Seorang gembala sejati, seperti yang diteladankan oleh Yesus, harus pertama-tama memiliki kasih yang mendalam kepada Yesus, bukan kepada diri sendiri. Kasih inilah yang menjadi dasar bagi kemampuannya merawat, melindungi, dan memberi makan kawanan domba. Petrus, yang telah mengalami kasih Kristus secara pribadi—kasih yang tidak bersyarat—dipanggil untuk menyalurkan kasih yang sama kepada umat Allah, dalam semangat pengorbanan dan kesetiaan.
Aplikasi
Berdasarkan analisis teks Yohanes 21:15–19
dengan tema “Mengasihi dan Mengikut Yesus dengan Setia”, berikut adalah tiga poin
aplikasi yang relevan untuk kehidupan orang percaya masa kini:
1.
Pemulihan Relasi dengan Kristus Membuka Jalan untuk
Pelayanan
Setelah sarapan bersama, Yesus memulihkan Petrus yang telah menyangkal-Nya.

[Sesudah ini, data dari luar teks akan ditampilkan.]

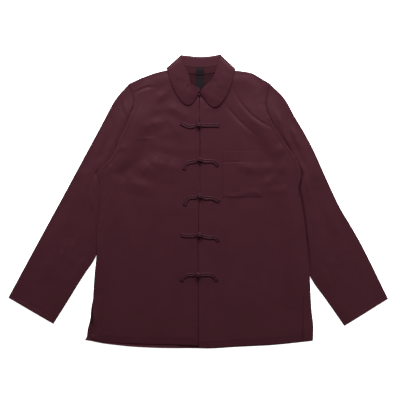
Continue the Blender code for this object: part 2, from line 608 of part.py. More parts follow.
back_panel = back()
front_left = front("front_left", SIDE_RIGHT, ARMHOLE_RIGHT, SHOULDER_RIGHT, HEM_RIGHT, 1, placket=False)
front_right = front("front_right", SIDE_LEFT, ARMHOLE_LEFT, SHOULDER_LEFT, HEM_LEFT, -1, placket=True)
sleeve("sleeve_left", SLEEVE_OUTER_RIGHT, SLEEVE_INNER_RIGHT, ARMHOLE_RIGHT, SLEEVE_TUCK_RIGHT)
sleeve("sleeve_right", SLEEVE_OUTER_LEFT, SLEEVE_INNER_LEFT, ARMHOLE_LEFT, SLEEVE_TUCK_LEFT)

bpy.context.view_layer.update()
over_fronts = height_finder(front_left, front_right)
stand_piece, leaf_piece = collar(over_fronts)
pocket(over_fronts)
throat_button(over_fronts)
for number, frog in enumerate(FROGS, 1):
    frog_knot(f"frog_knot_{number}", frog["knot"], over_fronts)
    frog_arm(f"frog_button_arm_{number}", frog["button"], frog["knot"], False, over_fronts)
    frog_arm(f"frog_loop_arm_{number}", frog["loop"], frog["knot"], True, over_fronts)

bpy.context.view_layer.update()
label(height_finder(back_panel, stand_piece))
centre_on_origin()
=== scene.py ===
import math

import bpy
import numpy as np
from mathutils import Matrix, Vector
from mathutils.bvhtree import BVHTree


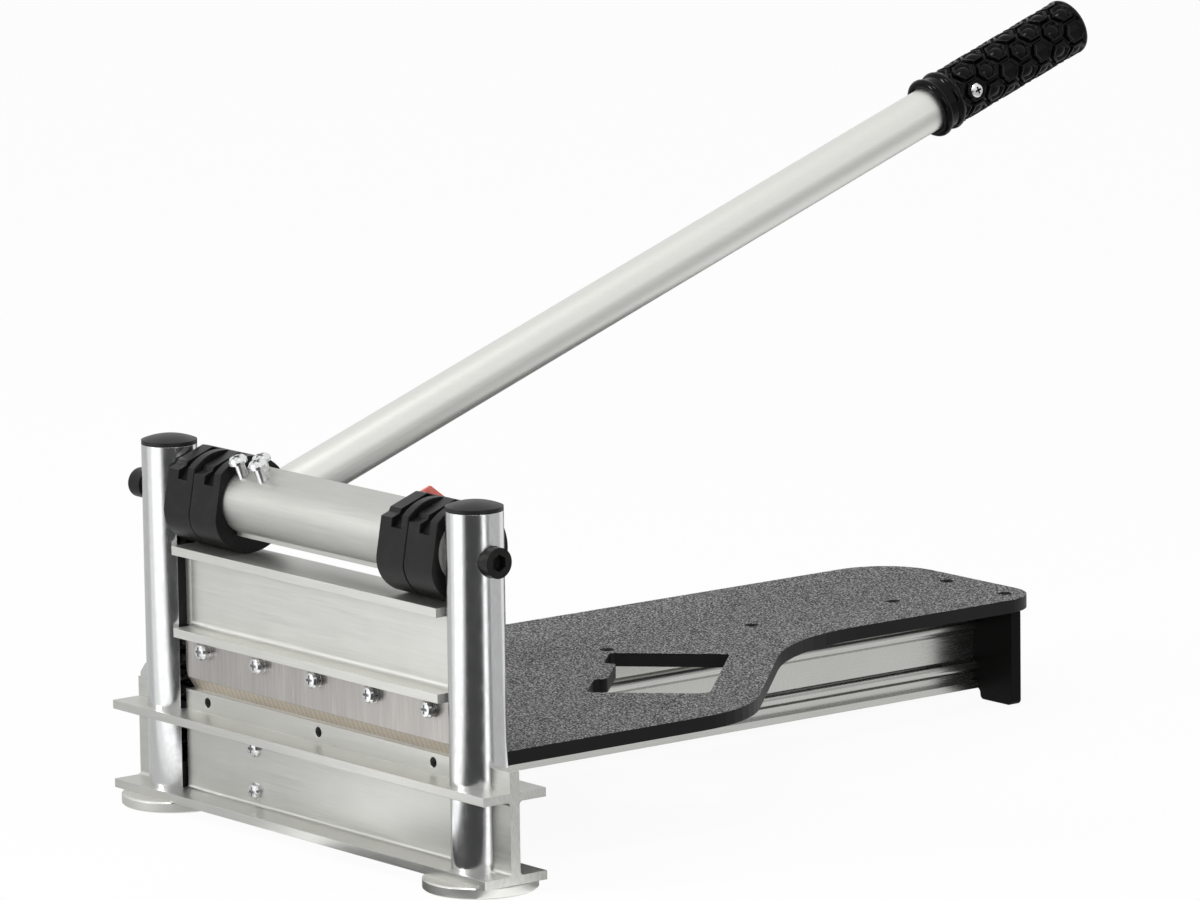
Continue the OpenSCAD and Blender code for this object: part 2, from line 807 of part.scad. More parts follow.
// Least gap between neighbouring curls, over points one curl or more apart
spring_gap = min([for (i = [0 : spring_steps - spring_rings])
    norm(spring_point(i + spring_rings) - spring_point(i))]) - spring_wire_d;

// One unbroken tube: a ring of points square to the helix at each step
module lift_spring(side) {
    echo(spring_least_gap = spring_gap);
    points = [for (i = [0 : spring_steps], j = [0 : spring_sides - 1])
        let (
            out = [cos(360 * i / spring_rings), sin(360 * i / spring_rings), 0],
            turn = 360 * j / spring_sides
        )
        spring_point(i) + spring_wire_d / 2 * (cos(turn) * out + [0, 0, sin(turn)])];
    sides = [for (i = [0 : spring_steps - 1], j = [0 : spring_sides - 1])
        let (
            a = i * spring_sides + j,
            b = i * spring_sides + (j + 1) % spring_sides
        )
        each [[a, a + spring_sides, b + spring_sides], [a, b + spring_sides, b]]];
    first = [for (j = [1 : spring_sides - 2]) [0, j, j + 1]];
    base = spring_steps * spring_sides;
    last = [for (j = [1 : spring_sides - 2]) [base, base + j + 1, base + j]];
    translate([side * post_x, 0, 0]) polyhedron(points, concat(sides, first, last));
}

module left_lift_spring() {
    color("gray") placed() lift_spring(-1);
}

module right_lift_spring() {
    color("gray") placed() lift_spring(1);
}

// Section of the crossbar, drawn about the bar's axis in the frame of the beam.
// A margin widens it for the bores of the cams.
module bar_section(margin) {
    rib_low = bar_z - sqrt(bar_r * bar_r - bar_y * bar_y) - groove_depth / 3;
    translate([bar_y, bar_z]) {
        circle(r = bar_r + margin, $fn = 96);
        rotate(lever_rise) square([pad_reach + margin, pad_height + margin]);
    }
    translate([-rib_w / 2 - margin, rib_low - margin]) square([rib_w + 2 * margin, bar_z - rib_low]);
}

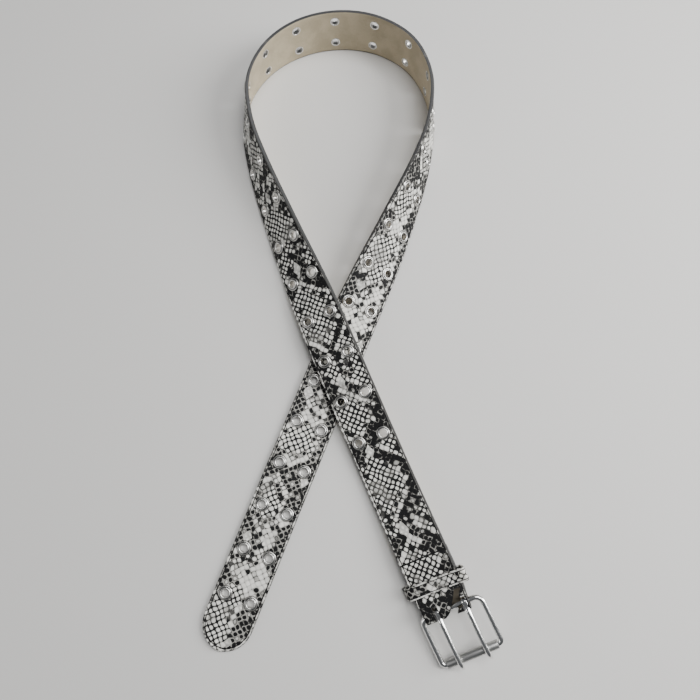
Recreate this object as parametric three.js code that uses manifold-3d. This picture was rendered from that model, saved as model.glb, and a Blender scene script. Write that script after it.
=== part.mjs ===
// Snake print belt, laid in a ribbon shape. Millimetres, +Z up, floor at z = 0.
import * as THREE from 'three';
import Module from 'manifold-3d';

const wasm = await Module();
wasm.setup();

const WIDTH = 40;
const THICKNESS = 3.2;
const TIP_LENGTH = 22;
const PITCH = 36;
const FIRST_PAIR = 40;
const PAIRS = 29;
const ROW_OFFSET = 10.8;
const HOLE_RADIUS = 4;
const HOLE_SIDES = 10;
const CELL = 12;
const GAP = 0.3;

const FOLD_RADIUS = 4.95;
const FOLD_THICKNESS = 2.1;
const FOLD_WIDTH = 36.4;
const PLY_OFFSET = 1.75;
const TAIL_END = -43;
const SLOT_WIDTH = 5;
const SLOT_BACK = -6;
const SLOT_FRONT = 9;
const PRONG_IN_STRAP = [-7.8, 14.8];
const FOLD_MIDDLE = 0.5;
const FOLD_REACH = 12;

// Slanted opening between the prongs as [across, along], wide in the upper ply and narrow in front.
const FRONT_EDGE = [[6.7, 5.5], [5.5, 9], [-3, 9], [-2.6, 5], [-0.7, 4], [2.3, 1.6]];
const UPPER_OPENING = [[11.8, -12.4], [17.6, -12.4], [13.4, -7.2], [13, 1.2], [10.2, 2.1],
  ...FRONT_EDGE, [5.5, -2.6], [9.1, -7.7]];
const FRONT_OPENING = [[7.6, -0.4], [8.4, 3.6], ...FRONT_EDGE, [4, -0.4]];

const WIRE = 2.15;
const FRAME_WIDTH = 49.1;
const FRAME_LENGTH = 37.5;
const REAR_CORNER = 5.5;
const FRONT_CORNER = 3.2;
const FRAME_SHIFT = 3;
const FRAME_PITCH = THREE.MathUtils.degToRad(4.5);
const FRAME_TURN = THREE.MathUtils.degToRad(1.2);
const ROLLER_RADIUS = 3.25;
const ROLLER_LENGTH = 42;
const PRONG_RADIUS = 1.95;
const KEEPER_WIDTH = 10;
const KEEPER_AT = -20.2;
const KEEPER_THICKNESS = 1.3;

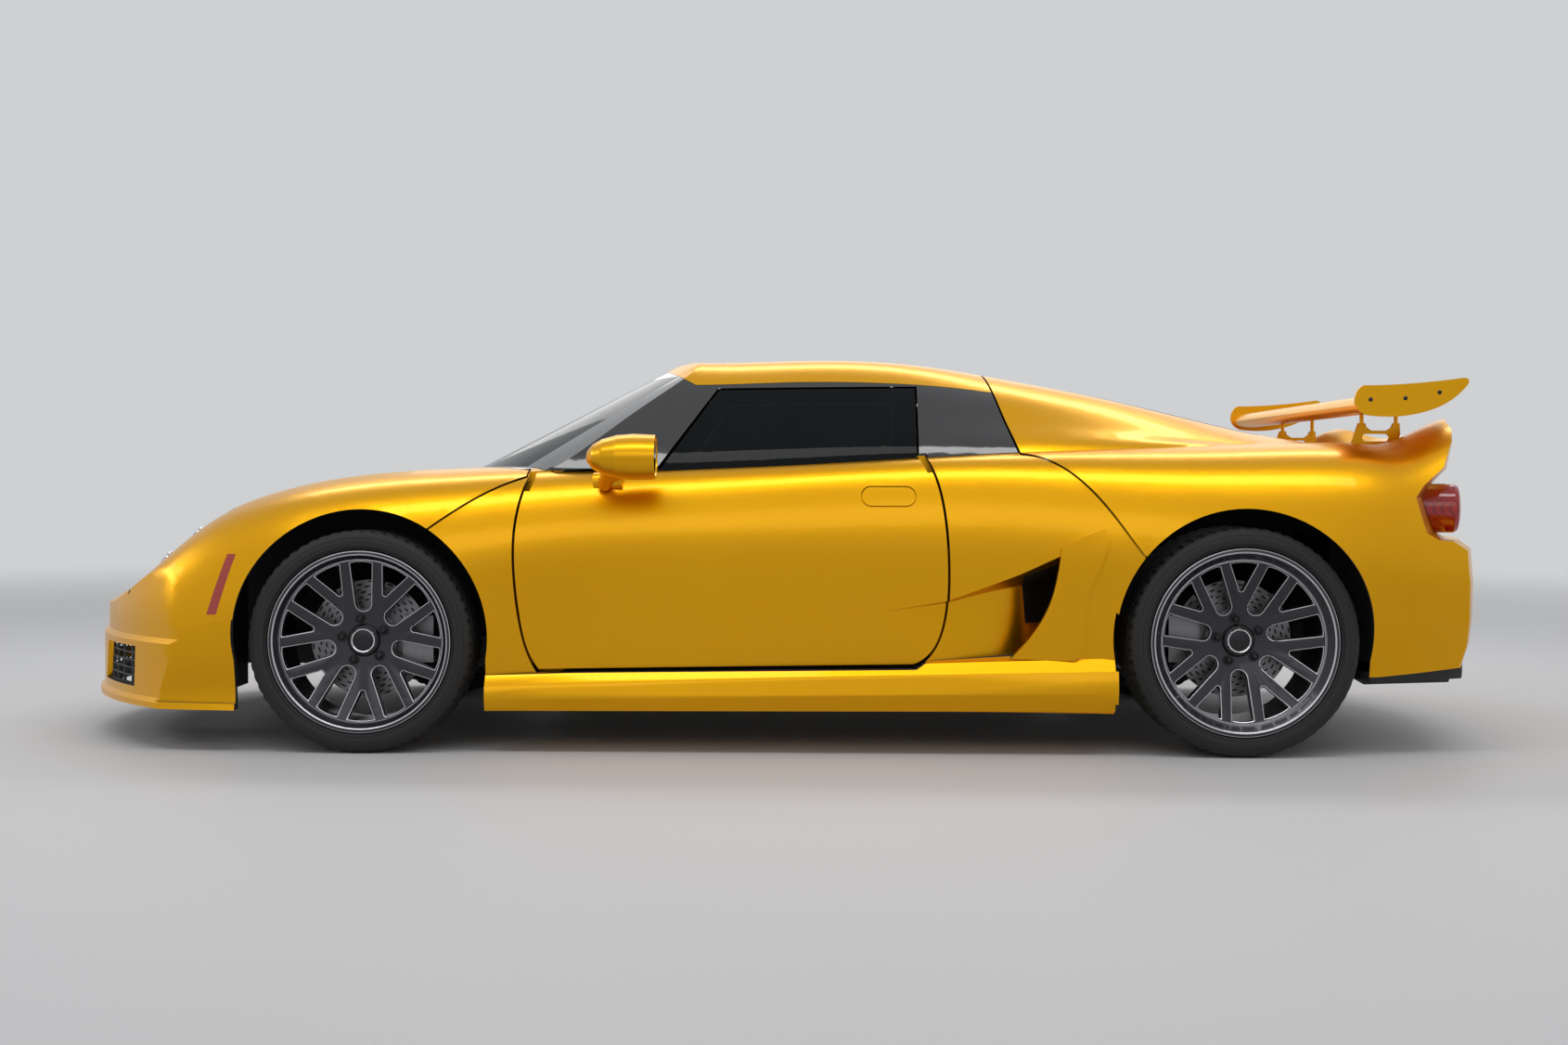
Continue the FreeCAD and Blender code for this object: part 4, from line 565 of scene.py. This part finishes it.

Ini menunjukkan bahwa kasih dan penerimaan Kristus mendahului tugas atau
pelayanan apa pun. Aplikasi: Kita dipanggil untuk datang kepada Kristus dengan
pertobatan dan kerendahan hati, karena dari relasi yang dipulihkan itulah lahir
kekuatan untuk melayani dengan setia.
2.
Kasih yang Terbukti dalam Tindakan
Pertanyaan Yesus, “Apakah engkau mengasihi Aku?”, diikuti oleh perintah,
“Gembalakanlah domba-domba-Ku.” Ini menunjukkan bahwa kasih bukan sekadar emosi
atau pengakuan verbal, tetapi ditunjukkan melalui tindakan nyata dalam
menggembalakan dan melayani sesama. Aplikasi: Mengasihi Yesus berarti rela
terlibat dalam pelayanan yang konkret, penuh tanggung jawab, dan kadang penuh
pengorbanan demi umat-Nya.
3.
Mengikut Yesus hingga Akhir
Yesus menubuatkan kematian Petrus dan mengakhiri percakapan dengan perintah, “Ikutlah Aku.” Mengikut Yesus bukan hanya soal beriman saat mudah, tetapi juga kesiapan untuk menanggung penderitaan bahkan hingga akhir. Aplikasi: Kesetiaan kepada Yesus menuntut komitmen seumur hidup, termasuk kesiapan untuk menghadapi kesulitan, pengorbanan, dan tetap teguh dalam kasih sampai akhir.